Even though the Federal Court of Justice therefore did not have to rule directly on whether the carved-out choice of law (German law without the law on general terms and conditions) was valid, its decision eliminates a number of uncertainties. First, there is no longer a risk of the arbitration agreement also being deemed invalid in the case of a carved-out choice of law. Second, a state court can only overturn an arbitral tribunal’s decision that the carved-out choice of law is valid if the enforcement of the decision would lead to an outcome incompatible with public policy. An arbitral tribunal should however be able to avoid a violation of public policy even without applying the German law on general terms and conditions.
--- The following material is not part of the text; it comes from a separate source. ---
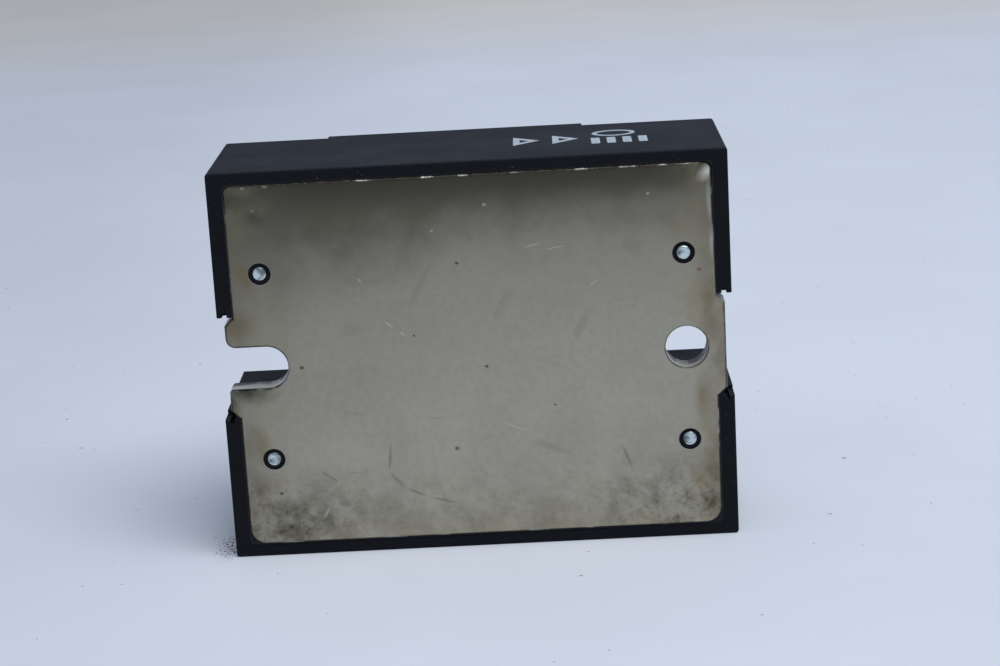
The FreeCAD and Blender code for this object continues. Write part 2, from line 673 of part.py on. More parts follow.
def top_label():
    low = PANEL_TOP_Y - LABEL_RECESS
    label = rounded_box((LABEL_X[0] + LABEL_GAP, LABEL_X[1] - LABEL_GAP), (low, low + LABEL_T),
                        (-LABEL_HALF_Z + LABEL_GAP, LABEL_HALF_Z - LABEL_GAP), LABEL_R - LABEL_GAP)
    return [less(label, [rod(LED_X, 0, LABEL_HOLE_R, 0, PANEL_TOP_Y + OUT)])]


# ---- resin -----------------------------------------------------------------------------------
def potting_resin(buried):
    """Cast resin behind the plate, up to its fill level, round everything that it buries."""
    level = box((-FULL_X, FULL_X), (PLATE_T, RESIN_TOP_Y), (-FULL_Z, FULL_Z))
    return less(inner_cavity().common(level), buried).Solids


# ---- all nodes -------------------------------------------------------------------------------
nodes = {
    "housing": [housing()],
    "base_plate": [base_plate()],
    "base_pins": base_pins(),
    "edge_sealant": edge_sealant(),
    "ceramic_substrate": ceramic_substrate(),
    "substrate_copper": substrate_copper(),
    "thyristor_chips": thyristor_chips(),
    "chip_straps": chip_straps(),
    "board_leads": board_leads(),
    "load_nuts": both_sides(terminal_nut(LOAD)),
    "control_nuts": both_sides(terminal_nut(CONTROL)),
    "control_board": [control_board()],
    "opto_driver": opto_driver(),
    "opto_pins": opto_pins(),
    "chip_resistors": chip_resistors(),
    "input_diode": on_board(DIODE),
    "drive_transistor": on_board(TRANSISTOR),
    "snubber_capacitor": on_board(CAPACITOR),
    "snubber_resistor": snubber_resistor(),
    "snubber_wires": snubber_wires(),
    "indicator_led": indicator_led(),
    "indicator_lens": indicator_lens(),
    "top_label": top_label(),
}
for kind, names, make_terminal, end in (
        ("load", ("1", "2"), load_terminal, LOAD),
        ("control", ("plus", "minus"), control_terminal, CONTROL)):
    for name, make_side in zip(names, (lambda shape: shape, mirrored)):
        nodes[f"{kind}_terminal_{name}"] = [make_side(make_terminal())]
        nodes[f"{kind}_clamp_{name}"] = [make_side(terminal_clamp(end))]
        nodes[f"{kind}_screw_{name}"] = [make_side(terminal_screw(end))]

buried_nodes = ("ceramic_substrate", "substrate_copper", "thyristor_chips", "chip_straps",
                "board_leads", "load_terminal_1", "load_terminal_2", "control_terminal_plus",
                "control_terminal_minus")
nodes["potting_resin"] = potting_resin([solid for name in buried_nodes for solid in nodes[name]])

os.makedirs("parts", exist_ok=True)
for name, solids in nodes.items():
    shape = solids[0] if len(solids) == 1 else Part.makeCompound(solids)
    if not shape.isValid():
        raise ValueError(name + " is not a valid shape")
    shape.exportStep(f"parts/{name}.step")
    print(f"{name:24s} solids {len(shape.Solids)}  volume {shape.Volume:9.2f} mm3")
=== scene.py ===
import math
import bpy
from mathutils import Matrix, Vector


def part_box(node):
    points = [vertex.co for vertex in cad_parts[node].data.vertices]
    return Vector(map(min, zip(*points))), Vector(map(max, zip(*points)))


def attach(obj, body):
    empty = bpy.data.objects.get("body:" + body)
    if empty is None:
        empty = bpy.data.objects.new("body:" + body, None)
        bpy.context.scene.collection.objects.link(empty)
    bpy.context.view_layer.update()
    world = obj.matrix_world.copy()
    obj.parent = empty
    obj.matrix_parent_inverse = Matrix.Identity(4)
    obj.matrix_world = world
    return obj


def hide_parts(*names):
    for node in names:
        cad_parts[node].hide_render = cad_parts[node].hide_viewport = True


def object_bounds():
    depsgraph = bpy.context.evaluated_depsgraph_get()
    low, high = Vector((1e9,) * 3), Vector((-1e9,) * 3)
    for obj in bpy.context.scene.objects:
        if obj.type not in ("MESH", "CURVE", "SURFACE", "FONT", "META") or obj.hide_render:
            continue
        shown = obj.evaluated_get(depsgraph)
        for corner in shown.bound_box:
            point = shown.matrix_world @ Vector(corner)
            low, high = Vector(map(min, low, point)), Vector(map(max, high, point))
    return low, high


bl_info = {
    "name": "Solid State Relay Finish",
    "version": (1, 0, 0),
    "blender": (4, 5, 0),
    "location": "3D View > Sidebar > Relay",
    "description": "Finishes, printed marks and stage for a panel-mount solid state relay",
    "category": "Object",
}

import bmesh
import bpy
from bpy.props import FloatProperty, FloatVectorProperty, PointerProperty
from mathutils import Matrix, Vector

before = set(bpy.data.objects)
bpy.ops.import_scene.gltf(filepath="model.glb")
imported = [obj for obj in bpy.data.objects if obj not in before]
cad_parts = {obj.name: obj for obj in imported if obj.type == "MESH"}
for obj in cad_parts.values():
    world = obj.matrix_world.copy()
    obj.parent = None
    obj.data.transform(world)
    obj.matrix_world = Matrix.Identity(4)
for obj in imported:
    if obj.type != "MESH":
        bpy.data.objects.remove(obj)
cad_low, cad_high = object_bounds()

MM = 0.001
BODY = "relay_body"

# Printed marks: the ink's thickness, and how far it sinks into what it's printed on.
INK_T = 0.03 * MM
INK_SUNK = 0.01 * MM
SIDE_WEDGES = {"x": (6.3 * MM, 10.8 * MM), "y": 10.6 * MM, "half_x": 2.0 * MM,
               "half_y": 3.0 * MM, "line": 0.75 * MM}
SIDE_OVAL = {"x": 16.9 * MM, "y": 13.2 * MM, "half_x": 2.5 * MM, "half_y": 1.9 * MM,
             "line": 0.55 * MM}
SIDE_BARS = {"x": 14.7 * MM, "pitch": 1.8 * MM, "count": 4, "y": 8.6 * MM, "wide": 1.0 * MM,
             "deep": 3.6 * MM}

# The label: a border, two rules, a sign at each corner and a ring round the indicator's lens.
LABEL_LINE = 0.45 * MM
LABEL_BORDER = 0.6 * MM
LABEL_CORNER = 1.2 * MM
LABEL_RULES_Z = (9.5 * MM, -9.5 * MM)
LABEL_RULE_INSET = 3.5 * MM
LABEL_SIGN = 2.6 * MM
LABEL_SIGN_Z = 14.2 * MM
LABEL_SIGN_INSET = 4.2 * MM
LENS_MARGIN = 0.5 * MM
LABEL_INK = (0.035, 0.038, 0.045)
FACING_TERMINALS = (math.radians(-90.0), 0.0, 0.0)

# The knocked corner: cuts that give it enough faces, then its reach and depth, and how far behind
# the plate's face it dies out.
PLATE_HALF_X = 27.2 * MM
WELD = 0.001 * MM
KNOCK_CUTS = 12
KNOCK_STEP = 0.3 * MM
KNOCK_REACH = 2.4 * MM
KNOCK_DEPTH = 0.45 * MM
KNOCK_BEHIND = 2.6 * MM
SMOOTH_UNDER = math.radians(35.0)

# Where wear and painted shade begin and are full on the plate, in millimetres along X or Z.
TOP_SHADE_Z = (8.5, 21.0)
UPPER_SHADE_Z = (-7.0, 12.0)
TOP_EDGE_SHADE_Z = (16.2, 20.8)
WARM_REACH = (21.0, 28.0)
FOOT_Z = (-16.5, -20.5)
LEFT_SHADE_X = (-16.0, -26.5)
ENDS_X = (24.2, 27.0)
GRIME_Z = (-9.5, -20.0)
GRIME_X = (9.0, 26.0)

# How squarely a point of the plate faces front: its sheared walls, and its rolled edge.
SHEARED_FACING = (0.45, 0.15)
ROLLED_FACING = (0.985, 0.80)

# The stage. Distances in the table's pattern are millimetres.
FLOOR_WIDTH = 6.0
FAR_Y = (330.0, 600.0)
FAR_LIGHT_TINT = (1.05, 0.93, 0.77)
SHADE_X = (0.0, -95.0)
CRUMB_OUT = 1.0 * MM
CRUMB_Y = 3.5 * MM
CRUMB_REACH = (3.2 * MM, 8.0 * MM, 1.0)
CRUMB_COLOUR = (0.03, 0.028, 0.026)
STRAY_COLOUR = (0.14, 0.14, 0.15)
ROOM_COLOUR = (0.72, 0.80, 0.95, 1.0)
KEY_PLACE = Vector((0.38, -0.50, 1.30))
KEY_SIZE = 0.95
KEY_COLOUR = (1.0, 0.98, 0.95)
CLIP_START = 0.01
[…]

The decision therefore provides much more legal certainty to arbitral tribunals to rule, on the basis of section 1051 ZPO, that the choice of German law with the exclusion of the law on general terms and conditions is valid.
Conclusion
The Federal Court of Justice’s decision will likely result in a significant increase in the number of arbitration agreements with a carved-out choice of law now that excluding the provisions on general terms and conditions in this way has been put on a much more legally sound footing. However, the only way to remove all possible doubt would be for German legislators to reform the law on general terms and conditions and allow this to be excluded in B2B contracts, at least those between large companies. This would mean that not only arbitral tribunals but also state courts would have to take this exclusion into account in cases where German law applies. It remains to be seen whether the coalition government currently being formed will follow that route.